The OLDP ecosystem

OLDP is the core of a small ecosystem of independent, MIT-licensed projects. The core platform (this repository) stores and serves legal data; the sister projects feed data in, theme it, and process exports back out. Each is a separately installable Python package.

Projects at a glance

Project

Role

Entry point

Repository

oldp

Core Django web app — models, REST API, search, MCP server

Django app / manage.py

openlegaldata/oldp

oldp-de

German theme & country-specific settings (templates, static assets, German court types)

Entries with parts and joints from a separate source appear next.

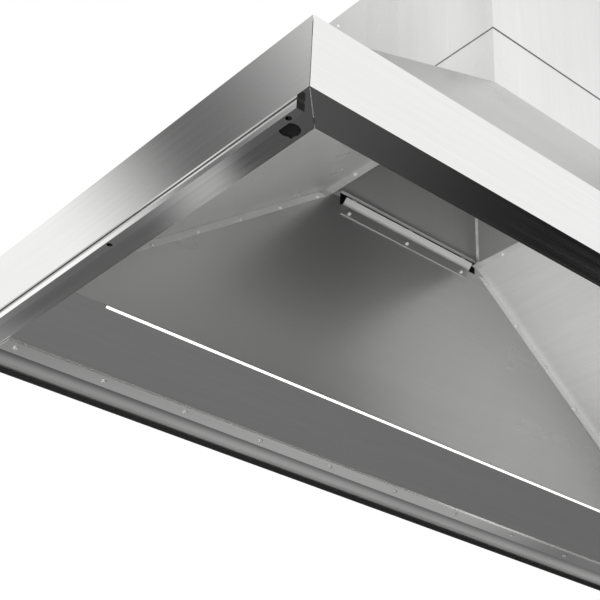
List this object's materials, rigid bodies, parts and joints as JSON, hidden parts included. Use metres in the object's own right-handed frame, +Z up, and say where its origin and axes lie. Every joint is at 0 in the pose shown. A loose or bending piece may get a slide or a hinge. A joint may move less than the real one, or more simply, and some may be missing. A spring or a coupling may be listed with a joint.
{
  "type": "wall canopy range hood",
  "caption": "Wall-mounted stainless canopy range hood: mitred rim, tapered slopes, telescoping chimney cover, rear grease trough, push switch and damped duct outlet.",
  "frame": {"origin": "on the wall plane, on the centreline, level with the underside of the canopy rim", "axes": "+X to the right as the cook sees it, +Y into the wall, +Z up"},
  "size_m": [1.52, 0.692, 0.8787],
  "materials": {
    "rim_steel": "brushed stainless, fine grain along each side",
    "slope_steel": "brushed stainless",
    "chimney_steel": "brushed stainless",
    "inner_steel": "soft brushed stainless",
    "trough_steel": "soft brushed stainless",
    "strip_steel": "brushed stainless bar",
    "rail_metal": "satin extruded bar",
    "zinc_steel": "zinc-plated sheet",
    "screw_steel": "stainless dome heads",
    "seal_foam": "closed-cell foam, matt black",
    "sealant": "pale grey silicone bead",
    "gasket_rubber": "matt rubber strip",
    "switch_plastic": "fine-textured black",
    "button_plastic": "fine-textured black",
    "spring_steel": "bright spring wire",
    "blade_brass": "bare brass",
    "lens_plastic": "opal diffuser",
    "board_plastic": "lamp board",
    "collar_steel": "zinc-plated sheet",
    "flap_steel": "thin sheet",
    "box_metal": "zinc-plated box",
    "gland_plastic": "black nylon"
  },
  "bodies": {
    "hood": {"front_skirt": "rim_steel", "left_skirt": "rim_steel", "right_skirt": "rim_steel", "left_corner_bracket": "zinc_steel", "right_corner_bracket": "zinc_steel", "front_slope": "slope_steel", "left_slope": "slope_steel", "right_slope": "slope_steel", "back_panel": "inner_steel", "left_hip_strip": "inner_steel", "right_hip_strip": "inner_steel", "wall_batten": "zinc_steel", "wall_seal": "seal_foam", "slot_stiffener": "inner_steel", "wall_cleat": "zinc_steel", "rear_trough": "trough_steel", "left_trough_cap": "trough_steel", "right_trough_cap": "trough_steel", "trough_strip": "strip_steel", "light_lens": "lens_plastic", "lamp_board": "board_plastic", "light_bar": "zinc_steel", "left_rail": "rail_metal", "right_rail": "rail_metal", "left_rail_gasket": "gasket_rubber", "right_rail_gasket": "gasket_rubber", "switch_body": "switch_plastic", "button_spring": "spring_steel", "switch_strap": "zinc_steel", "switch_terminals": "blade_brass", "chimney_seat": "strip_steel", "lower_chimney_cover": "chimney_steel", "flue_back_plate": "inner_steel", "slot_cap": "zinc_steel", "left_flue_bead": "sealant", "right_flue_bead": "sealant", "collar_plate": "zinc_steel", "duct_collar": "collar_steel", "damper_pin": "screw_steel", "damper_stop": "collar_steel", "junction_box": "box_metal", "junction_lid": "box_metal", "cable_gland": "gland_plastic", "trough_screws": "screw_steel", "seat_screws": "screw_steel", "hip_screws": "screw_steel", "stiffener_screws": "screw_steel", "batten_screws": "screw_steel", "rail_screws": "screw_steel", "lid_screws": "screw_steel"},
    "chimney_top": {"upper_chimney_cover": "chimney_steel", "chimney_bracket": "zinc_steel", "cover_screws": "screw_steel"},
    "light_button": {"push_button": "button_plastic"},
    "front_damper": {"front_flap": "flap_steel"},
    "rear_damper": {"rear_flap": "flap_steel"}
  },
  "joints": [
    {"name": "cover_slide", "type": "slide", "parent": "hood", "child": "chimney_top", "axis": [0, 0, 1], "range_m": [0, 0.15]},
    {"name": "button_press", "type": "slide", "parent": "hood", "child": "light_button", "axis": [0, 0, 1], "range_m": [0, 0.0025], "stiffness_N_per_m": 400, "springref_m": -0.005, "deforming": ["button_spring"]},
    {"name": "front_flap_hinge", "type": "hinge", "parent": "hood", "child": "front_damper", "pos_m": [0, -0.2095, 0.8095], "axis": [-1, 0, 0], "range_deg": [0, 80]},
    {"name": "rear_flap_hinge", "type": "hinge", "parent": "hood", "child": "rear_damper", "pos_m": [0, -0.2095, 0.8095], "axis": [1, 0, 0], "range_deg": [0, 80]}
  ]
}
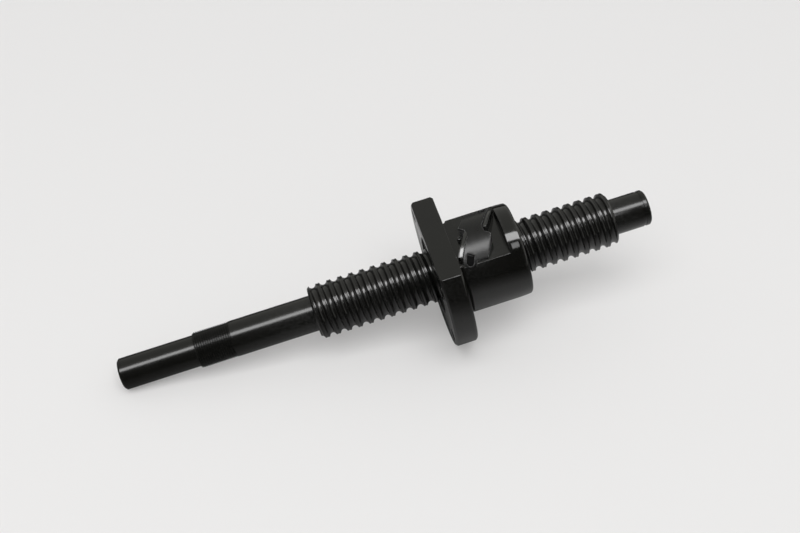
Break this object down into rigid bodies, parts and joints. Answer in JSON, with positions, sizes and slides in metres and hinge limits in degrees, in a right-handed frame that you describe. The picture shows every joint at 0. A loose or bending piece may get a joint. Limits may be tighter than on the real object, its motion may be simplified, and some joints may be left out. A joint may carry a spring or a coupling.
{
  "type": "ball screw",
  "caption": "Rolled ball screw with stepped end journals, a fine lock nut thread and a flanged nut whose return cap sits on a flat.",
  "frame": {"origin": "on the screw's axis, at the shoulder where the bearing seat meets the ball thread", "axes": "+X along the screw from the bearing end to the support end, +Z the outward normal of the nut's two flats at rest, +Y completes a right-handed frame"},
  "size_m": [0.241, 0.066, 0.0555],
  "materials": {
    "blackened_steel": "black oxide, satin",
    "wiper_plastic": "matte",
    "cap_plastic": "satin, finely textured",
    "insert": "matte",
    "clip_steel": "black oxide, satin",
    "ball_steel": "polished"
  },
  "bodies": {
    "screw": {"screw_shaft": "blackened_steel"},
    "wipers": {"wiper_front": "wiper_plastic", "wiper_rear": "wiper_plastic"},
    "nut": {"nut_body": "blackened_steel", "return_cap": "cap_plastic", "window_insert_front": "insert", "window_insert_rear": "insert", "clip_front": "clip_steel", "clip_rear": "clip_steel", "clip_screw": "clip_steel", "balls_turn_1": "ball_steel", "balls_turn_2": "ball_steel", "balls_half_turn": "ball_steel", "balls_return": "ball_steel"}
  },
  "joints": [
    {"name": "nut_travel", "type": "slide", "parent": "screw", "child": "wipers", "axis": [1, 0, 0], "range_m": [-0.05, 0.04]},
    {"name": "nut_turn", "type": "hinge", "parent": "wipers", "child": "nut", "pos_m": [0.0745, 0, 0], "axis": [1, 0, 0], "range_deg": [-3600, 2880]}
  ],
  "couplings": [
    {"joint": "nut_travel", "follows": "nut_turn", "m_per_rad": 0.00079577}
  ]
}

Django settings module oldp_de.settings

openlegaldata/oldp-de

oldp-ingestor

Scrapers & API clients that pull German laws and court decisions from 13+ sources and push them into OLDP

CLI: oldp-ingestor

openlegaldata/oldp-ingestor

oldp-toolkit

Dump preprocessing — converts OLDP data dumps into HuggingFace / Parquet / JSONL datasets

CLI: oldpt

openlegaldata/oldp-toolkit

How data flows

   External sources                  ┌─────────────────────────────┐
 (RIS, GII, Bayern, NRW,             │            OLDP             │
  Juris, EUR-Lex, …)                 │   (this repository)         │
        │                            │                             │
        │   scrape / API fetch       │  • Cases, Laws, Courts      │
        ▼                            │  • References / citations   │
 ┌───────────────┐   REST API POST   │  • Elasticsearch search     │
 │ oldp-ingestor │ ────────────────▶ │  • REST API + MCP server    │
 └───────────────┘                   │  • Themed by  ◀── oldp-de   │
                                     └──────────────┬──────────────┘
                                                    │  dump_api_data
                                                    ▼
                                         gzipped JSONL snapshot
                                          (+ manifest.json)
                                                    │
                                                    ▼
                                         ┌────────────────────┐
                                         │    oldp-toolkit    │
                                         └─────────┬──────────┘
                                                   ▼
                                   HuggingFace dataset / Parquet
                                  (openlegaldata/court-decisions-germany)

oldp-de: German theme

oldp-de is a pluggable Django theme package that adapts OLDP for German legal data without modifying the core platform. It provides:

  • Alternative Django templates and static assets (German UI), found ahead of the core templates by the template loader.

  • German-specific configuration classes (DevDEConfiguration, ProdDEConfiguration) layered on top of OLDP’s base settings.

  • The courts_de app, contributing 40+ German court types (AG, LG, OLG, BGH, BVerfG, BAG, BSG, BFH, …) and ECLI mapping data.

Deploy it by pointing DJANGO_SETTINGS_MODULE at oldp_de.settings. See Architecture → Themes and the Configuration reference.

oldp-ingestor: data ingestion

oldp-ingestor is a standalone CLI tool that fetches German laws and court decisions from external providers and writes them into OLDP through the REST API (or to local JSON files).

  • Providers for RIS, GII, RII, Bayern, NRW, Niedersachsen, EUR-Lex and several Juris state variants, built on a shared HTTP / scraper / Playwright base.

  • Polite by default: request pacing, exponential backoff, and Retry-After handling.

  • Authenticates against OLDP with an API token (see REST API → Authentication).

The data it writes lands in OLDP’s content models and is then refined by the processing pipeline (court resolution, reference extraction).

oldp-toolkit: dump preprocessing

oldp-toolkit consumes the gzipped JSONL snapshots produced by OLDP’s dump_api_data command (see Data Dumps & Bulk Downloads) and converts them into distribution formats:

  • HTML → Markdown conversion and inline legal-reference extraction.

  • Output as HuggingFace Hub dataset, HuggingFace on-disk dataset, Parquet, or JSONL.

  • Powers the public openlegaldata/court-decisions-germany dataset.